If these are not from God then we need to disagree with them.  If we don’t they severely affect how we view ourselves and they can become the identity we live out of.  This is not good because our identity should be in Jesus.  Hence “spiritual battle”.  Knowing the truth doesn’t mean much if we are going to live out of the lies.

This is critical as a single person because in our context we are often our own mirror.  It’s why it’s important to have people in your life who can also be a mirror.  The more free I am from this, the more I’m free to discern my calling, love others, and frankly the more free I am to pursue or be pursued by someone.

Here are some other places the enemy will attack.
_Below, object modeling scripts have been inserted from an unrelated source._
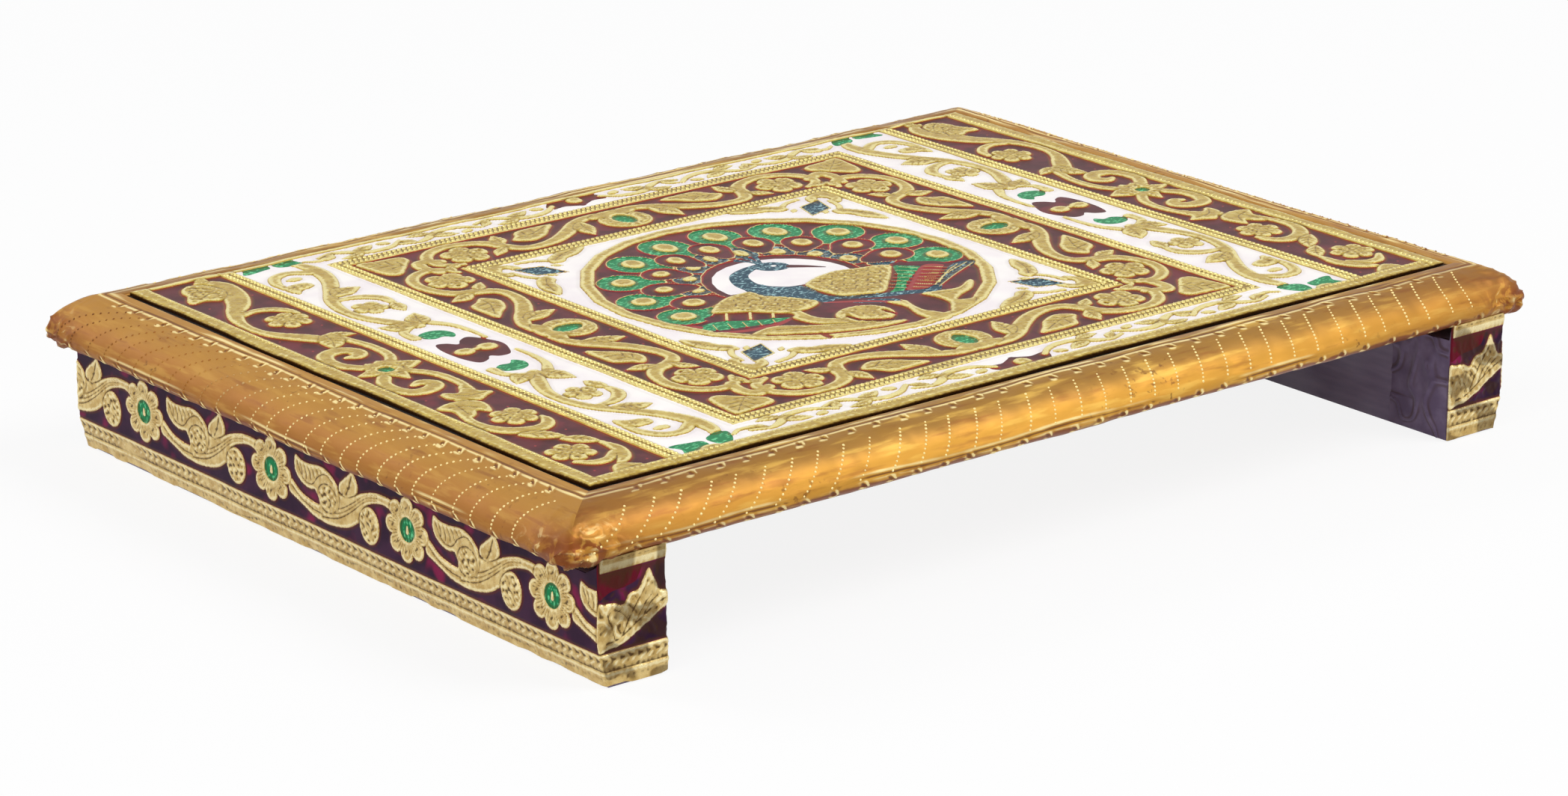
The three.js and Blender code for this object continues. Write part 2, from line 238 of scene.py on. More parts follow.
class Drawing:
    """Motifs laid on a flat grid as distances to their edges, in millimetres, positive inside."""

    REACH = 2.6
    CREST_REACH = 1.3

    def __init__(self, xs: Array, ys: Array) -> None:
        """Starts an empty drawing.

        Args:
            xs: the grid's columns.
            ys: the grid's rows.
        """
        self.xs = xs
        self.ys = ys
        shape = (len(ys), len(xs))
        self.layers = {enamel: np.full(shape, -self.REACH) for enamel in Enamel}
        self.groove = np.zeros(shape)
        self.pebble = np.zeros(shape)
        self.sunk = np.zeros(shape)

    @property
    def reach(self) -> int:
        """How many grid points a crest is compared over."""
        return max(1, int(round(self.CREST_REACH / (self.xs[1] - self.xs[0]))))

    def numbers(self) -> dict[str, Array]:
        """The layers, under the names by which the finish finds them."""
        return {enamel.value: layer for enamel, layer in self.layers.items()}

    def window(self, low: Array, high: Array) -> Window:
        """The part of the grid between two corners.

        Args:
            low: the lower corner.
            high: the upper one.

        Returns:
            The rows and the columns.
        """
        columns = np.searchsorted(self.xs, (low[0], high[0]))
        rows = np.searchsorted(self.ys, (low[1], high[1]))
        return slice(rows[0], rows[1]), slice(columns[0], columns[1])

    def places(self, window: Window) -> tuple[Array, Array]:
        """The coordinates of a window's grid points, as a row and a column that broadcast."""
        return self.xs[None, window[1]], self.ys[window[0], None]

    def paint(self, enamel: Optional[Enamel], window: Window, inside: Array) -> None:
        """Lays a colour over whatever is there.

        Args:
            enamel: the colour, or None for the ground.
            window: the part of the grid.
            inside: the distance inside the shape at each point of the window.
        """
        inside = np.clip(inside, -self.REACH, self.REACH)
        bare = inside < 0.1
        self.groove[window] *= bare
        self.pebble[window] *= bare
        for other, layer in self.layers.items():
            if other is enamel:
                raise_to(layer, window, inside)
            else:
                layer[window] = np.minimum(layer[window], -inside)

    def segment(self, a: Array, b: Array, reach: float) -> tuple[Window, Array, Array]:
        """The distance from a line segment, and how far along it the nearest point lies.

        Args:
            a: the segment's start.
            b: its end.
            reach: how far round it is looked at.

        Returns:
            The window looked at, the distances, and the share of the way along.
        """
        window = self.window(np.minimum(a, b) - reach, np.maximum(a, b) + reach)
        x, y = self.places(window)
        run = b - a
        along = ((x - a[0]) * run[0] + (y - a[1]) * run[1]) / max(float(run @ run), 1e-9)
        along = np.clip(along, 0, 1)
        return window, np.hypot(x - a[0] - along * run[0], y - a[1] - along * run[1]), along

    def stroke(self, enamel: Optional[Enamel], line: Array) -> None:
        """Draws a line whose rows are x, y and half width.

        Args:
            enamel: its colour, or None for the ground.
            line: its rows.
        """
        for start, end in zip(line, line[1:]):
            reach = max(start[2], end[2]) + self.REACH
            window, distance, along = self.segment(start[:2], end[:2], reach)
            self.paint(enamel, window, start[2] + along * (end[2] - start[2]) - distance)

    def shape(self, outline: Array) -> tuple[Window, Array]:
        """The distance inside a closed outline.

        Args:
            outline: its points in order.

        Returns:
            The window round it and the distances there.
        """
        window = self.window(outline.min(0) - self.REACH, outline.max(0) + self.REACH)
        x, y = self.places(window)
        within = np.zeros(np.broadcast(x, y).shape, bool)
        nearest = np.full(within.shape, 1e9)
        for a, b in zip(outline, np.roll(outline, -1, axis=0)):
            run = b - a
            along = ((x - a[0]) * run[0] + (y - a[1]) * run[1]) / max(float(run @ run), 1e-9)
            along = np.clip(along, 0, 1)
            nearest = np.minimum(nearest, np.hypot(x - a[0] - along * run[0], y - a[1] - along * run[1]))
            if a[1] != b[1]:
                crosses = (y > min(a[1], b[1])) & (y <= max(a[1], b[1]))
                within ^= crosses & (x < a[0] + (y - a[1]) * run[0] / run[1])
        return window, np.where(within, nearest, -nearest)

    def engrave(self, line: Array, width: float) -> None:
        """Cuts a thin line into what is gold there.

        Args:
            line: its points.
            width: how wide it is cut.
        """
        for start, end in zip(line, line[1:]):
            window, distance, _ = self.segment(start[:2], end[:2], 3 * width)
            raise_to(self.groove, window, bell(distance, width))


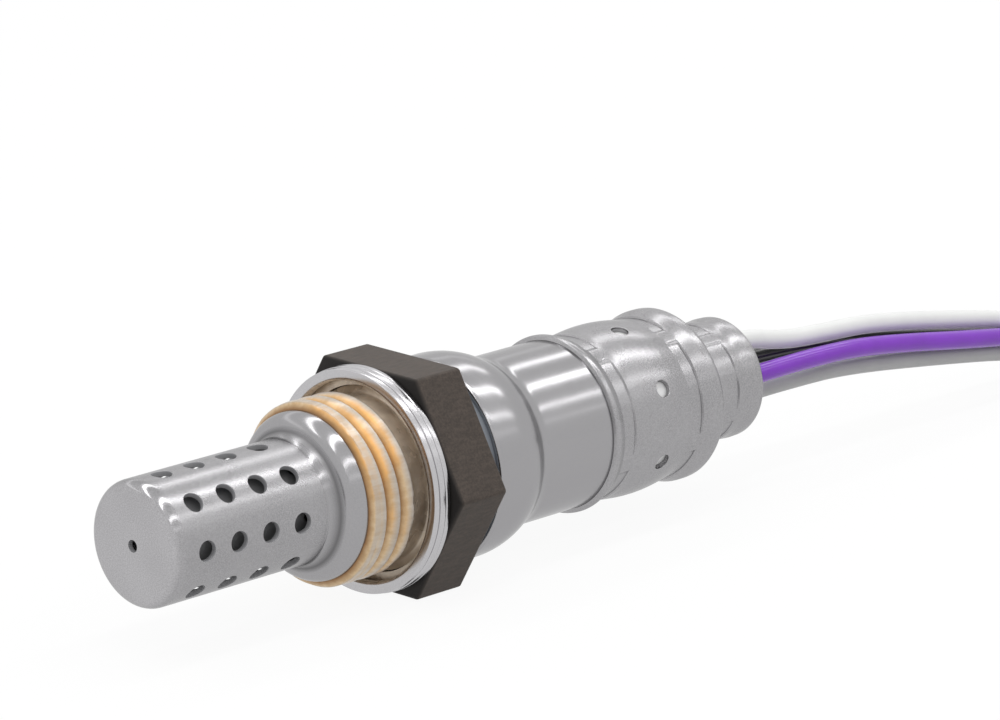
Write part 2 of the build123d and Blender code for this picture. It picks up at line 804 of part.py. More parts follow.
def connector_fittings():
    inset = 2 * (connector_wall + tower_gap)
    tower = (connector_width - inset, connector_height - inset)
    seal = block(hood_depth - ring_seal_length, hood_depth - slip, (0, 0), tower[0] + 2 * ring_seal_squeeze,
                 tower[1] + 2 * ring_seal_squeeze, 1.2)
    seal -= block(hood_depth - ring_seal_length - 1, hood_depth + 1, (0, 0), tower[0] + slip, tower[1] + slip,
                  0.6)
    lock_x = hood_depth + lock_setback
    depth = lock_depth + lock_proud
    lock = block(lock_x + loose / 2, lock_x + lock_length - loose / 2,
                 (lock_depth - loose / 2 - depth / 2 - connector_width / 2, 0), depth - loose,
                 lock_width - loose)
    lock -= block(lock_x + 1.8, lock_x + lock_length - 1.8, (-connector_width / 2 - lock_proud, 0), 1.0,
                  lock_width - 2)
    seals, sockets = [], []
    for centre in cavity_places():
        seal_front = connector_length - seal_depth
        plug = rod(seal_front + slip, connector_length + 0.4, cavity_radius - slip, centre)
        seals.append(plug - rod(seal_front - 1, connector_length + 1, wire_diameter / 2 + slip / 2, centre))
        contact_end = contact_start + contact_length
        box = block(contact_start, contact_end, centre, *contact_size)
        box -= block(contact_start - 1, contact_end - 3, centre, contact_size[0] - 2 * contact_wall,
                     contact_size[1] - 2 * contact_wall)
        barrel = rod(contact_end, seal_front, barrel_radius, centre)
        barrel -= rod(contact_end + 2, seal_front + 1, barrel_bore_radius, centre)
        sockets.append(box + barrel)
    return {
        "connector_ring_seal": connector_place * seal,
        "connector_lock": connector_place * lock,
        "connector_wire_seals": Compound(children=[connector_place * seal for seal in seals]),
        "connector_sockets": Compound(children=[connector_place * socket for socket in sockets]),
    }


def build():
    nodes = {
        "housing": housing(),
        "gasket": gasket(),
        "outer_protector": outer_protector(),
        "inner_protector": inner_protector(),
        "sensing_element": sensing_element(),
        "seat_washer": seat_washer(),
        "heater_rod": heater_rod(),
        **packing(),
        "main_sleeve": main_sleeve(),
        "rear_cover": rear_cover(),
        "vent_filter": vent_filter(),
        "terminal_insulator": terminal_insulator(),
        "insulator_spring": insulator_spring(),
        **contacts(),
        "grommet": grommet(),
    }
    for name in core_places:
        lead = wire(name, lead_route(name))
        tail = wire(name + " tail", tail_route(name))
        nodes[name] = Compound(children=[lead, tail])
    nodes["lead_hank"], nodes["hank_tie"] = hank_and_tie()
    nodes["connector_body"] = connector_body()
    nodes.update(connector_fittings())
    return nodes


os.makedirs("parts", exist_ok=True)
for node, shape in build().items():
    export_step(shape, f"parts/{node}.step")
    print(node, len(shape.solids()), "solid", round(shape.volume, 2), "mm3")
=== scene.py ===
from math import atan2, cos, hypot, pi, radians, sin

import bmesh
import bpy
from mathutils import Matrix, Vector


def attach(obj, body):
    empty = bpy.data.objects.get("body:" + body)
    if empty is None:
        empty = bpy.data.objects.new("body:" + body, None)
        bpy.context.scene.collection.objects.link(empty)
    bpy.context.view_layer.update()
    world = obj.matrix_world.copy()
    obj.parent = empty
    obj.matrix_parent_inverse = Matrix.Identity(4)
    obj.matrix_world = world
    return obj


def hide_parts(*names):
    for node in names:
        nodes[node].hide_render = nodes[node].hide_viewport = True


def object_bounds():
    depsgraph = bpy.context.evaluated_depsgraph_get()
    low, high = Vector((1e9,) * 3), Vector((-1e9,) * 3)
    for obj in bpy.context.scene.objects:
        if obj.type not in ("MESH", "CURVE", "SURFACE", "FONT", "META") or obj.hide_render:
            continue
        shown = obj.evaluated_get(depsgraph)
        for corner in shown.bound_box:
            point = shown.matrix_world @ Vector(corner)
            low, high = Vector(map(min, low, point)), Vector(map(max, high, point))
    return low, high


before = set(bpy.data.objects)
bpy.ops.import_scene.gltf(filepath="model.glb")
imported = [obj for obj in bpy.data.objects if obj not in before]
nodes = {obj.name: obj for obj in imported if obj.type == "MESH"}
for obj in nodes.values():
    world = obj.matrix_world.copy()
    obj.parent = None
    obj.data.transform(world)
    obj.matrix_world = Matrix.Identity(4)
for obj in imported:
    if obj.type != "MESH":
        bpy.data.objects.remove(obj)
cad_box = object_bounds()

MM = 0.001
scene = bpy.context.scene
scene.view_settings.view_transform = "Standard"


# Camera, fitted to the photograph by the sensor's circles and the hexagon's corners

VIEW_TURN, VIEW_HEIGHT, VIEW_ROLL = radians(-45.313), radians(15.596), radians(-0.212)
VIEW_DISTANCE = 526.66 * MM
VIEW_TARGET = Vector((17.686, 0, 8.026)) * MM
LENS_LENGTH, SENSOR_WIDTH = 196.06, 36
NEAREST_SEEN = 0.01


def place_camera():
    """Camera that looks at the target from the fitted direction, turned a little about its own axis."""
    back = Vector((sin(VIEW_TURN) * cos(VIEW_HEIGHT), -cos(VIEW_TURN) * cos(VIEW_HEIGHT), sin(VIEW_HEIGHT)))
    level = Vector((cos(VIEW_TURN), sin(VIEW_TURN), 0))
    upright = back.cross(level)
    right = level * cos(VIEW_ROLL) + upright * sin(VIEW_ROLL)
    up = back.cross(right)
    data = bpy.data.cameras.new("camera")
    data.lens = LENS_LENGTH
    data.sensor_width = SENSOR_WIDTH
    data.clip_start = NEAREST_SEEN
    camera = bpy.data.objects.new("camera", data)
    scene.collection.objects.link(camera)
    turn = Matrix((right, up, back)).transposed().to_4x4()
    camera.matrix_world = Matrix.Translation(VIEW_TARGET + back * VIEW_DISTANCE) @ turn
    scene.camera = camera


place_camera()


# Materials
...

He will try to get you to agree with things about God.  “God is holding out on you,” “If God loved you he’d send you someone,” “God doesn’t care that you don’t have a spouse,” “It’s all God’s fault,” and so on.  Anything that can drive a wedge between you and God, the enemy will try to exploit it.  And you’d better believe he will exploit our singleness.

He will plant thoughts about other people as well.  “She would never like me,” “He’s married now so he’s probably too busy,” “They just don’t understand,” “You’re All Alone”.

The enemy also attacks our sexuality.  The temptation level is high to begin with because of our own sin and fleshly desires.  But you can bet that the enemy wants to turn this up.  This can come in the form of straight up temptation to sex or other sexual outlets – i.e. porn, strip club etc.  But he can also steal our sexuality.  We can be led to kill our desire or try to cover it.

Another big battle is over who you date.  Think about this.  A person decides to follow Jesus.  The enemy is pissed and has already lost the major battle.  Now If I’m him, what is my strategy?  How about having them date, or better yet, marry someone that pulls them away from following Jesus.  Satan knows the next closest thing to a relationship with God is a relationship with another person.  The enemy is not stupid.  Who you date, or if you date, matters and he knows it.

How about fear?  Fear of commitment, fear of choosing wrong, fear of being alone, fear of failing at a relationship, fear of intimacy.  The fear list could go forever.  Fear is never from God.

These are just a few examples.  Look, I’m not saying there is a demon behind every rock, trying to mess with your single life.  But what I am saying is that we are in a war and just like any war there are tendencies that the enemy has and our flesh just plays right into it.  We need to fight back.

If there really is a spiritual battle then you’d better believe part of that battle is over how you view yourself, God and others, over your sexuality, and over who you date or marry or for that matter whether you date or marry.

Looking at your singleness – where do you see the battle?  What lies have you believed?